22. ЧЕТЫРНАДЦАТИЛЕТНИЕ
Весной 1944 года, вскоре после моего возвращения из ревира, когда силы снова начали возвращаться ко мне, обстановка в лагере значительно обострилась. Отступление на Восточном фронте и ожидание второго фронта, который союзники вот-вот должны были открыть ка западе, — всё это оказывало самое непосредственное влияние на лагерную жизнь.
Однажды вечером, когда мы вернулись с работы и собирались построиться перед 13-м блоком на вечернюю поверку, перед бараком уже стояли 1000–1200 новых заключённых. Это были евреи. В первых рядах стояли дети лет восьми-девяти, за ними — дети постарше и, наконец, в задних рядах — взрослые мужчины.
Мы спрашивали некоторых младших ребят:
— Сколько тебе лет, дружок?
— Четырнадцать, — раздавалось в ответ, и мы с недоумением смотрели на испуганные старческие детские лица, которые, казалось, никогда не знали улыбки.
— Этого не может быть, — говорили мы, — тебе самое большее десять лет.
— Мне четырнадцать, хотя я очень маленький для своего возраста, — повторял мальчуган. — Но я сильный и могу работать. Я уже четыре года работал на заводе.
С отчаянной настойчивостью все они утверждали, что им четырнадцать. И лишь впоследствии я понял, что за этим скрывалось.
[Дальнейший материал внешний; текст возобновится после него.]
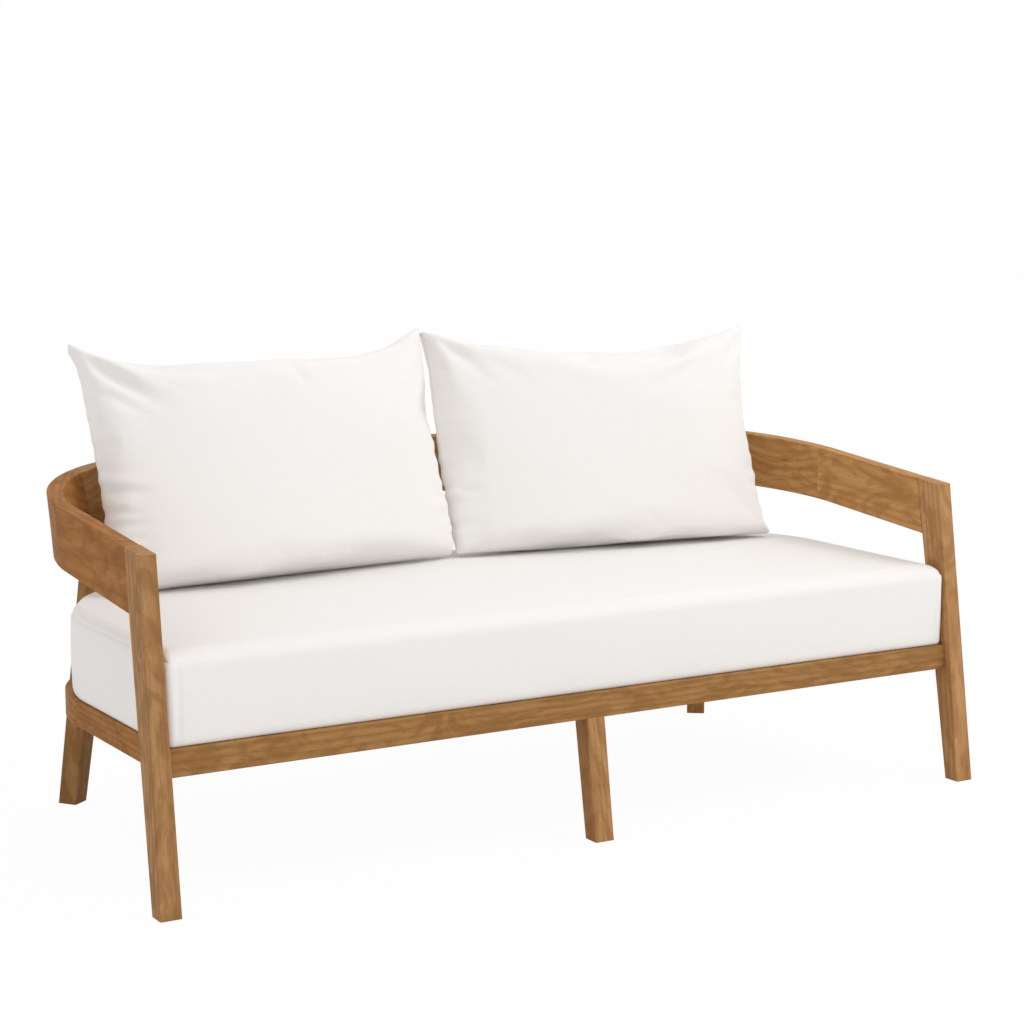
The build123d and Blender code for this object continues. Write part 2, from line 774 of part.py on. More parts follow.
rail_screws = both(cleat_screws() + block_screws())
for name in carriers + rails:
    bored(name, rail_screws)
parts["cleat_screws"] = Compound(children=rail_screws)

for name in ("corner_cleat", "rail_corner", "back_leg"):
    bored("right_" + name, [bolt_hole])
    bored("left_" + name, [mirrored(bolt_hole)])
bored("right_back_leg", [sleeve])
bored("left_back_leg", [mirrored(sleeve)])
parts["leg_bolts"] = Compound(children=both([bolt]))
parts["leg_inserts"] = Compound(children=both([sleeve]))

foot_x = overall_width / 2 - front_foot_width / 2
foot_y = front_y + front_foot_depth / 2
back_foot = leg_axis(0)
middle_foot_y = rail_face_y - middle_leg_rake + middle_foot_depth / 2
glides = [glide(x, y) for x, y in ((foot_x, foot_y), (-foot_x, foot_y), (0, middle_foot_y))]
glides += both([glide(back_foot.X, back_foot.Y)])
for name in ("right_front_leg", "left_front_leg", "middle_front_leg", "right_back_leg", "left_back_leg"):
    bored(name, glides)
parts["foot_glides"] = Compound(children=glides)

# Cushions
parts["seat_cushion_cover"] = seat_cushion_form(0.0) - seat_cushion_form(cover_thickness)
parts["seat_cushion_core"] = seat_cushion_form(cover_thickness + core_clearance)
fill_wall = cover_thickness + core_clearance
for side, turn, reach, name in (
    (1, right_cushion_yaw, right_cushion_reach, "right"),
    (-1, left_cushion_yaw, left_cushion_reach, "left"),
):
    width = pillow_width(side, turn, reach)
    place = pillow_place(width, side, turn)
    skin = pillow_form(width, 0.0, 0.0) - pillow_form(width, cover_thickness, back_cushion_seam_inset)
    fill = pillow_form(width, fill_wall, back_cushion_seam_inset + core_clearance)
    parts[f"{name}_back_cushion_cover"] = place * skin
    parts[f"{name}_back_cushion_filling"] = place * fill
    parts[f"{name}_back_cushion_zip"] = place * back_zip()
parts["seat_cushion_zip"], parts["seat_zip_slider"] = seat_zip()

os.makedirs("parts", exist_ok=True)
for name, shape in parts.items():
    export_step(shape, f"parts/{name}.step")
print(len(parts), "pieces written")
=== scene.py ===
# %% [markdown]
# A patio loveseat: a teak frame with one long seat cushion and two loose back cushions.
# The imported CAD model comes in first, in metres, with +Z up and the front facing -Y. Its timber
# keeps the CAD shapes. Everything soft is made again here, because cloth is what CAD shows worst.

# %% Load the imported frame
import math

import bpy
import numpy as np
from mathutils import Matrix, Vector


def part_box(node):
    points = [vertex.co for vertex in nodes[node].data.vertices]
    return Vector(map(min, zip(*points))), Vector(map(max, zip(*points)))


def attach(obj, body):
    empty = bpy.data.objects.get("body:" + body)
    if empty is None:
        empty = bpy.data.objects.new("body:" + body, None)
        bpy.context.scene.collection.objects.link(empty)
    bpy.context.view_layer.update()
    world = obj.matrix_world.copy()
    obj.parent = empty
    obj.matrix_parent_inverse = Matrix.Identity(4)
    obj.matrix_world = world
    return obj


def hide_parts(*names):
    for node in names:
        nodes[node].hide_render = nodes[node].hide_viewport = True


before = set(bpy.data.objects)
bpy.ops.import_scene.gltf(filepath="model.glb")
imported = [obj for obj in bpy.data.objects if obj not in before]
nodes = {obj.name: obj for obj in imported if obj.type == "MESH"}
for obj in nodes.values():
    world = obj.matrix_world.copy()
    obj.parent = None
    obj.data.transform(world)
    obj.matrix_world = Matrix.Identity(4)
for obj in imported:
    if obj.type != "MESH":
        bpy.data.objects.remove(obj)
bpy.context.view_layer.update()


def node_box(name):
    """Lowest and highest corner of a CAD node, to a hundredth of a millimetre."""
    return [[round(v, 5) for v in corner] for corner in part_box(name)]


# %% [markdown]
# The camera stands where the photographer stood: left of the sofa and a little above its arms.
# Three angles and one distance were fitted to points of the frame that show clearly, so the
# timber in the render falls on the timber in the picture.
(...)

Родители и близкие внушили им, что рано или поздно их убьют, если они не смогут работать, как взрослые. И что бы ни случилось, они должны говорить, что им четырнадцать, что они сильные и могут выполнять любую работу. И эти дети с мудрыми старческими лицами, не моргнув глазом, утверждали, что им четырнадцать.